The legislation proposes to amend the existing laws regarding public land leases by increasing the maximum lease term from sixty-five years to ninety-nine years. Additionally, it mandates that all future commercial leases and government use agreements be priced at market rates, with certain exceptions. This change is intended to generate revenue that can be reinvested into state initiatives, such as reducing housing market pressures through the construction of new homes and funding for renewable energy projects and infrastructure improvements.
Summary
SB2750 is a legislative proposal aimed at reforming how public land leases are structured in Hawaii. The bill seeks to end the practice of granting commercial leases and government use contracts at $1, a policy that has been in place since 1964. The legislature has found that such agreements have been financially detrimental, allowing profitable entities to generate substantial revenues while costing the state significant amounts.
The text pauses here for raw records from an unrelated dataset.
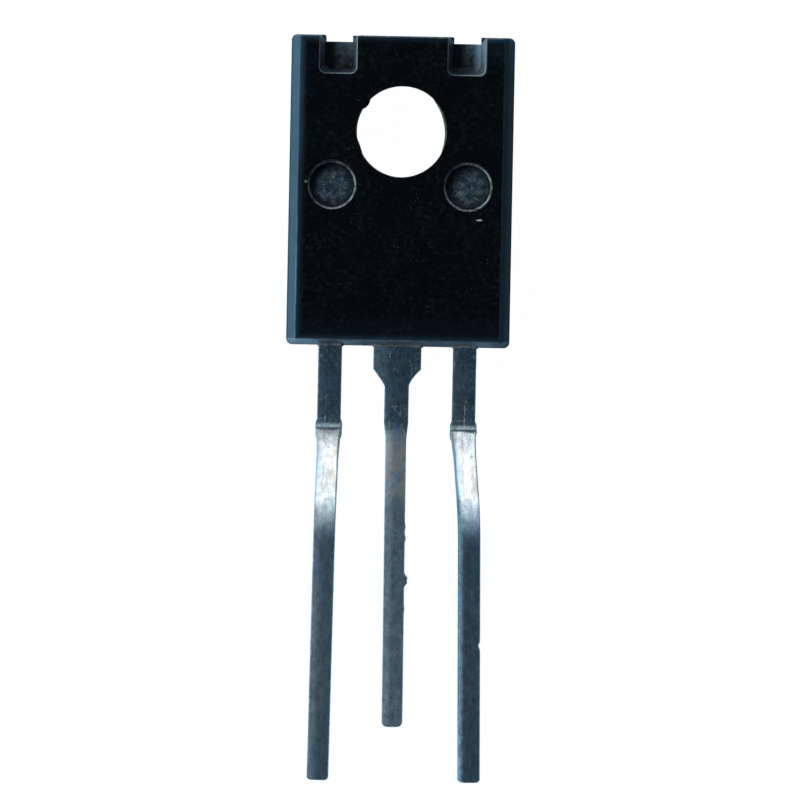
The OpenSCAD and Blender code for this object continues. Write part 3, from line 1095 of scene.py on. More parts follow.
@dataclass(frozen=True)
class InnerFinish:
    """Finish of a small part inside the moulding: two colours in clouds of a given grain."""

    name: str
    light: Colour
    dark: Colour
    rough: float
    metallic: float
    grain: float

    def build(self) -> bpy.types.Material:
        """Makes the material."""
        s = Surface(self.name)
        cloud = s.noise(s.place, self.grain, 3.0)
        fine = s.noise(s.place, self.grain * 6.0, 3.0)
        colour = s.blend(cloud.rise(0.3, 0.7), self.light, self.dark)
        rough = (cloud - 0.5) * 0.15 + self.rough
        return s.finish(colour, rough, self.metallic, fine * 0.0012 + cloud * 0.002)


# ---- sub-assemblies -----------------------------------------------------


@dataclass
class MouldedCase:
    """The plastic body with its hole, clamp notches and ejector marks.

    Attributes:
        size: The package's sizes.
        front_corner: Radius of the outline's corners at the front face.
        parting_corner: The same at the parting line.
        back_corner: The same at the back face.
        front_edge: Rounding of the front face's outer edge.
        rim_edge: Rounding of the front face's edges at the hole, the notches and the marks.
        back_edge: Rounding of the back face's edges.
        back_hole_edge: Rounding of the hole's edge in the back face.
        least_turn: Edges that turn less than this many degrees stay as they are.
        flash_reach: How far the outline is set back at the parting line, where flash runs.
        clearance: How far the notch cutters pass the spreader's front.
        least_mouth: Smallest flare of a notch's mouth.
        overcut: How far cutters stand out of the body.
        tool_top: How far the notch cutters rise above the front face.
        mark_draft: Draft of an ejector mark's wall, in degrees.
        mark_dome: Rise of its floor in the middle.
        mark_corner: Size of the corner between floor and wall.
        cavities: CAD nodes that the body is moulded round.
    """

    size: Package = PACKAGE
    front_corner: float = 0.09
    parting_corner: float = 0.20
    back_corner: float = 0.18
    front_edge: float = 0.075
    rim_edge: float = 0.045
    back_edge: float = 0.05
    back_hole_edge: float = 0.03
    least_turn: float = 35.0
    flash_reach: float = 0.014
    clearance: float = 0.02
    least_mouth: float = 0.004
    overcut: float = 0.5
    tool_top: float = 0.6
    mark_draft: float = 19.0
    mark_dome: float = 0.03
    mark_corner: float = 0.02
    cavities: tuple[str, ...] = ("collector_frame", "emitter_lead", "base_lead", "die_solder",
                                 "silicon_die", "emitter_wire", "base_wire")

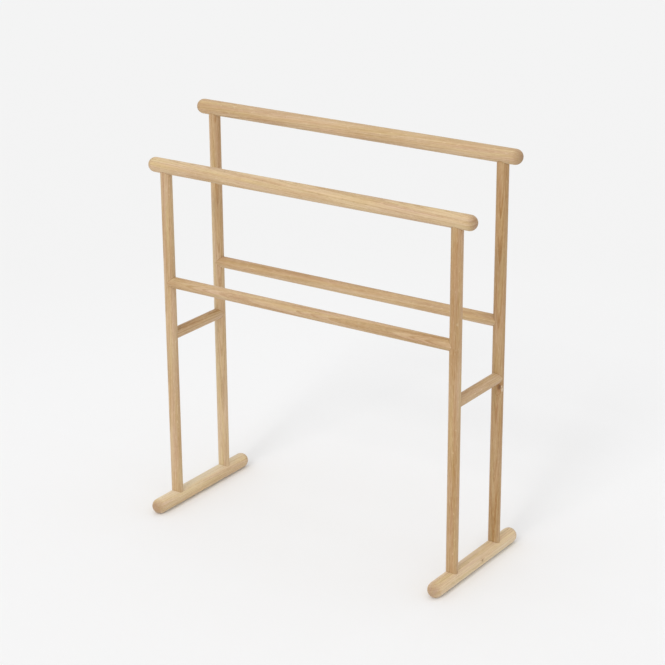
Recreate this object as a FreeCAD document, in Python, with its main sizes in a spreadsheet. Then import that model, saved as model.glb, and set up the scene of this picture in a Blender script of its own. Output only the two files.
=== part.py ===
import FreeCAD, Part
import os
from math import pi
import Sketcher

# Freestanding towel stand of round oak bars, glued up with hidden dowel pins.
# Millimetres, +Z up, the front towards -Y, the origin on the floor under the middle.
# Every bar is modelled along its own Z axis and then placed in the stand.

SIZES = [
    ("post_spacing_x", 714, "between the post axes, left to right"),
    ("post_spacing_y", 171, "between the post axes, front to rear"),
    ("post_diameter", 25, "upright bars"),
    ("top_rail_diameter", 32, "the two rails that towels hang over"),
    ("mid_rail_diameter", 24.8, "rungs from left post to right post"),
    ("cross_rail_diameter", 24.8, "rungs from front post to rear post"),
    ("foot_diameter", 34, "bars that lie on the floor"),
    ("foot_flat_depth", 0.8, "how deep the underside of a foot is planed flat"),
    ("front_rail_height", 777, "axis of the front top rail above the floor"),
    ("rear_rail_height", 868, "axis of the rear top rail above the floor"),
    ("mid_rail_height", 521, "axes of the mid rails above the floor"),
    ("cross_rail_height", 400, "axes of the cross rails above the floor"),
    ("top_rail_overhang", 43, "from a post axis to the tip of a top rail"),
    ("foot_overhang", 80, "from a post axis to the tip of a foot"),
    ("glue_line", 0.1, "gap between a coped end and the bar it fits round"),
    ("pin_diameter", 8, "loose dowel pins inside the joints"),
    ("pin_chamfer", 1, "bevel at both ends of a pin"),
    ("pin_bore_clearance", 0.1, "gap round a pin in its bore, on the radius"),
    ("pin_end_gap", 1, "room for glue past each end of a pin"),
    ("end_pin_depth", 20, "pin length inside the end of a post or rung"),
    ("thick_pin_depth", 16, "pin length inside the side of a top rail or foot"),
    ("post_pin_depth", 11, "pin length inside the side of a post"),
]

SIDES = [("left", -1), ("right", 1)]
FACES = [("front", -1), ("rear", 1)]

# Rotations that lay a bar's own Z axis along the stand's axes
UPRIGHT = FreeCAD.Rotation()
ALONG_X = FreeCAD.Rotation(FreeCAD.Vector(0, 1, 0), 90)
ALONG_Y = FreeCAD.Rotation(FreeCAD.Vector(1, 0, 0), -90)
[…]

By transitioning to market-rate leases, the state hopes to reclaim financial control and better manage public land usage.
Contention
One significant point of contention surrounding SB2750 relates to the concept of unconscionability in contracts. The bill comments on how long-term leases at nominal rates could be deemed unconscionable under common law, especially when they result in a substantial financial burden to the state. Additionally, the bill reflects discussions from state leadership about the necessity of fair negotiations, particularly concerning military leases, highlighting the need for substantial financial contributions from entities utilizing public lands. Some stakeholders may view the sudden shift in leasing practices as an overcorrection that could limit opportunities for previously successful agreements.